Back to School
Back to School...... I am swooning just thinking about it.
Why am I so excited about it? What is so great about back to school, anyway?
Well it could have something to do with sitting in the lecture hall, glancing at the clock, waiting for my Professor and Spanker to walk in.
Or maybe it is the way my heart skips a beat as he strides into the room, putting his bag on the desk, and pulling out various papers, overheads, and finally his laptop...getting himself ready, and all I can think of is the way he looks as he slowly rolls his sleeve, or the look on his face when he tells me to bend over the chair.
It could be the feeling I get when he eventually looks my way with a slight knowing smile on his face, his head nodding in my direction, causing me to squirm and shift in my seat.
It might be watching Professor as he moves from behind his desk and looks around the room, clearing his throat softly.....confident that with that small, rather unobtrusive act he will get the room's complete attention.
Or even watching him lecture, while I take notes...being part of the class knowing that in a few hours this is the man who will cane my bare bottom. And when my mind wanders and my pen stops and hovers mid sentence, over my spiral notebook, one look from him brings me back to the class, and I spend the rest of my time listening to his voice, jotting down notes, and generally swooning over his arrogant "academic-ness".
Part of it could be seeing the clock's second hand land on the half hour and hearing students from other classes spill into the hallway just outside the door, moving to their next class. The students in my class do not move, however. Some of them shuffle a bit and glance up at the clock impatiently, but noone gets up to leave until Professor dismisses us.
Or maybe it is watching him attend to the needs of the each of the students in the line that inevitably forms in front of his desk as soon as class is over and how he looks over at me occassionally and smiles, over the heads of the many starry eyed girls with cheeks that turn slightly pink under his gaze, that wait for their turn to talk to him.
And it could have something to do with the look on his face when he suggests, "Why dont you take that eraser and clean off the board for me while you wait?" and I can almost hear the laughter in his voice while he helps the last student as I erase the over sized blackboard, a thin layer of chalk settling on the front of my jeans, knowing that I simply could not refuse his "request".
I wonder if it is, while stopping by his office on the way to lunch, the way my throat goes dry when he shuts the door behind us and tells me to lean over, so that he may apply several hard spanks to the seat of my jeans before leading me back out into the hallway and across campus for lunch.

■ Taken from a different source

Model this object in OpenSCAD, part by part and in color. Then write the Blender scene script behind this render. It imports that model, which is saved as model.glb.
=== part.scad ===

It most definitely includes the point at which he says "Okay then, are you ready Naughty One?" and how my cheeks flush hot as I shrink slightly and glance around the cafeteria, wondering if anyone overheard him call me Naughty One, and the funny feeling in my stomach that starts to grow as I follow him back across campus, half running to keep up with his long legged stride.
It might be the tightness that I get in my chest as I stand in the center of his office on wobbly legs as he retrieves the crook handled cane from the top shelf of the bookcase and then turns to look at me.
And part of it is definitely the way he cradles the cane in both hands as quietly tells me to bare my bottom and bend over his desk.
I would imagine it could have something to do with not being able to make a sound as the first stroke falls on my tender flesh, leaving the white hot line of sting that threatens to take my breath away.
Or maybe it is they way he makes me count each stroke softly, and how I have to grit my teeth to keep from crying out, while listening to the people walk by, just outside the office door.
I think it could also have something to do with the embarassment I feel while standing in the corner, my hands on my head and my elbows against the wall, my panties and jeans pooled down around my ankles, listening to him type while I wait for the sting to subside, my bare bottom showing the marks of the caning I received just moments before.
Yeah. I think it is all of those things. And more.